I have both in more abundance that you're likely ever to have: because
at one time I knew that I didn't have either and went out and secured
them.  You seem to think that feigning both will tide you over. You
don't even have the depth of experience that reading too much pulp
fiction provides. 

In any case "prose style" is not currently nor will it ever be on the
list of "must-haves" with women or men at any station of life.  Dream
on!  If that were really true you'd have to get some prose style
too--you'd be doubly screwed!
 
> > Women seem less fearful of this in-person process than the many men
> > overly-sensitive about their hairline, height or inexperience.
> 
> Actually, women like the safety of non-physical encounters.

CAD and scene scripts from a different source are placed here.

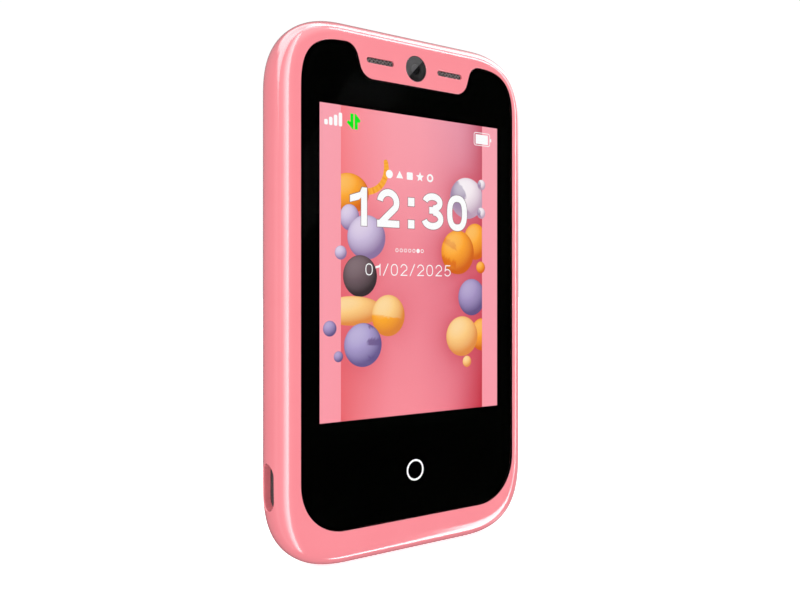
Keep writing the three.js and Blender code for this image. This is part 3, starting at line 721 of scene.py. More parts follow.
# ---- front glass outline
GLASS_CORNER_TOP = (10.6, 3.1)  # radius, superellipse power
GLASS_CORNER_BOTTOM = (9.6, 2.12)
NOTCH_DEEP = 6.1
NOTCH_TOP_X, NOTCH_FOOT_X = 14.2, 12.31  # half width of the notch at its top and its foot
NOTCH_TOP_R, NOTCH_FOOT_R = 2.77, 3.05


def glass_outline(inset, seg=24, arc=12):
    """The glass's edge moved in by inset; the housing's tab and camera sit in the notch."""
    half, top, bottom = GLASS_HALF - inset, GLASS_TOP - inset, GLASS_BOTTOM + inset
    foot_z = GLASS_TOP - NOTCH_DEEP
    slope = math.hypot(NOTCH_TOP_X - NOTCH_FOOT_X, NOTCH_DEEP)
    dx, dz = (NOTCH_TOP_X - NOTCH_FOOT_X) / slope, NOTCH_DEEP / slope

    def flank_x(z):
        return NOTCH_FOOT_X + dz * inset + ((z - (foot_z - dx * inset)) * dx) / dz

    foot = foot_z - inset
    r_top, r_foot = NOTCH_TOP_R - inset, NOTCH_FOOT_R + inset
    half_angle = math.acos(-dx) / 2
    top_x = flank_x(top) + r_top / math.tan(half_angle)
    foot_x = flank_x(foot) - r_foot / math.tan(half_angle)
    flank = math.atan2(-dx, dz)
    notch = []
    for cx, cz, r, start, turn in (
        (top_x, top - r_top, r_top, math.pi / 2, flank + math.pi / 2),
        (foot_x, foot + r_foot, r_foot, flank, -math.pi / 2 - flank),
    ):
        for i in range(arc + 1):
            a = start + i / arc * turn
            notch.append((cx + r * math.cos(a), cz + r * math.sin(a)))
    notch = np.array(notch)
    mirror = np.array([-1, 1])
    radius, power = GLASS_CORNER_TOP
    top_right = superellipse_corner(half, top, radius - inset, power, seg)[:, :2]
    top_right = top_right[top_right[:, 0] > top_x + 0.25]
    radius, power = GLASS_CORNER_BOTTOM
    left, right = (
        superellipse_corner(side, bottom, radius - inset, power, seg)[:, :2]
        for side in (-half, half)
    )
    top_left = (top_right * mirror)[::-1]
    return np.concatenate([top_right, notch, (notch * mirror)[::-1], top_left, left, right[::-1]])


PINK = pink_plastic("pink_shell")
PINK_KEY = pink_plastic("pink_key", rough=0.3, coat=0.6)

# ---- front housing
EDGE_R = 0.12  # rounded edge on each side of the seam between housing and cover
SEAM_INSET = COVER_INSET - 0.08
HOUSING_INSIDE = [
    (SEAM_INSET, COVER_IN), (5.0, COVER_IN), (5.0, 3.0), (3.6, 3.0),
    (3.6, -1.75), (4.6, -1.75), (4.6, -3.0),
]  # inset, y
rows = rounding_rows(22, 22, SEAM_INSET - EDGE_R)
rows[0] = (FRONT_IN, FRONT_Y)  # exactly on the front plane
rows += bend(
    (SEAM_INSET - EDGE_R, rear_y(SEAM_INSET - EDGE_R)),
    (SEAM_INSET, rear_y(SEAM_INSET)),
    (SEAM_INSET, rear_y(SEAM_INSET) - EDGE_R),
)
housing = inset_loft("front_housing_shell", rows + HOUSING_INSIDE)

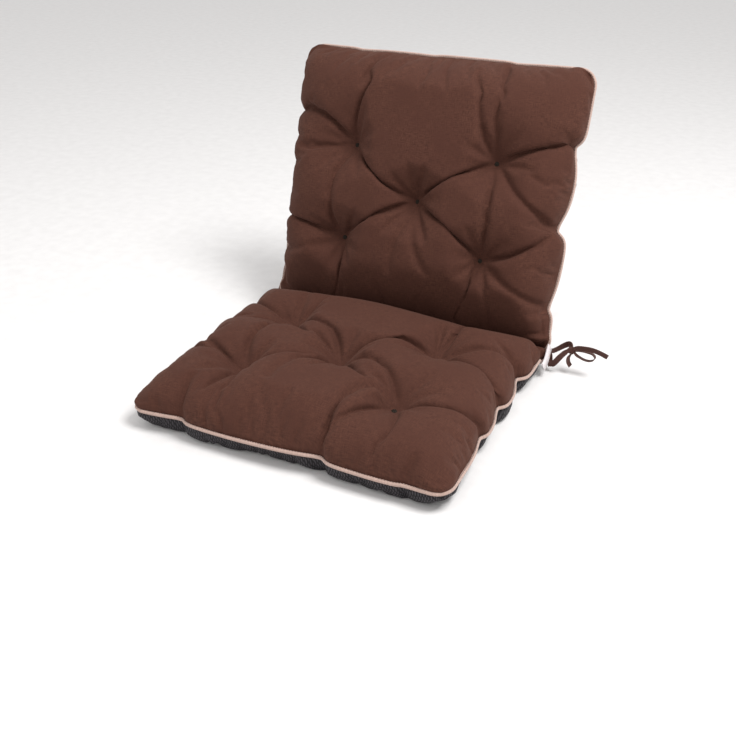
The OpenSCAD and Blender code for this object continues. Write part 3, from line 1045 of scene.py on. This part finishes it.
class PAD_OT_stage(bpy.types.Operator):
    """Sets up the camera, the floor and soft studio light"""

    bl_idname = "pad.stage"
    bl_label = "Stage"

    def execute(self, context):
        turn, rise, reach = math.radians(25.72), math.radians(29.32), 1.40879
        target = Vector((0.03285, 0.0, 0.05598))
        away = Vector((math.sin(turn) * math.cos(rise), -math.cos(turn) * math.cos(rise), math.sin(rise)))
        camera = bpy.data.objects.new("camera", bpy.data.cameras.new("camera"))
        camera.data.lens = 45.76
        camera.location = target + away * reach
        camera.rotation_euler = away.to_track_quat("Z", "Y").to_euler()
        context.collection.objects.link(camera)
        context.scene.camera = camera

        half = 6.0
        corners = [(-half, -half, 0), (half, -half, 0), (half, half, 0), (-half, half, 0)]
        drop = 0.2 * MM
        below = [(x, y, z - drop) for x, y, z in corners]
        floor = new_piece("studio_floor", below, [(0, 1, 2, 3)], floor_paint())

        world = bpy.data.worlds.new("studio")
        context.scene.world = world
        world.use_nodes = True
        sky = world.node_tree.nodes["Background"]
        sky.inputs["Color"].default_value = (1.0, 1.0, 1.0, 1)
        sky.inputs["Strength"].default_value = 0.78

        def softbox(name, place, size, power):
            light = bpy.data.objects.new(name, bpy.data.lights.new(name, "AREA"))
            light.data.energy = power
            light.data.size = size
            light.location = place
            aim = Vector((0, 0.05, 0.15)) - Vector(place)
            light.rotation_euler = aim.to_track_quat("-Z", "Y").to_euler()
            context.collection.objects.link(light)

        softbox("key_softbox", (1.1, -0.1, 2.1), 0.9, 44)
        softbox("fill_softbox", (-1.7, -1.4, 1.4), 1.4, 7)
        context.scene.view_settings.view_transform = "Standard"
        return {"FINISHED"}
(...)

What the hell are you talking about.  People can't start a relationship
before finding out exactly how bald and short you are. They can have a
fantasy. They can dream.  But dreaming is not a relationship. 

You know nothing, and I'm through giving you valuable information, as
it just pours over the top of your overly bloated vessel.

I have to killfile you now, because I pity you so much I want to help
you.  And you will not be helped.  You're to "smart" for that.

-- 
First they gerrymander us into one-party fiefs. Then they tell us they only
care about the swing districts. Then they complain about voter apathy.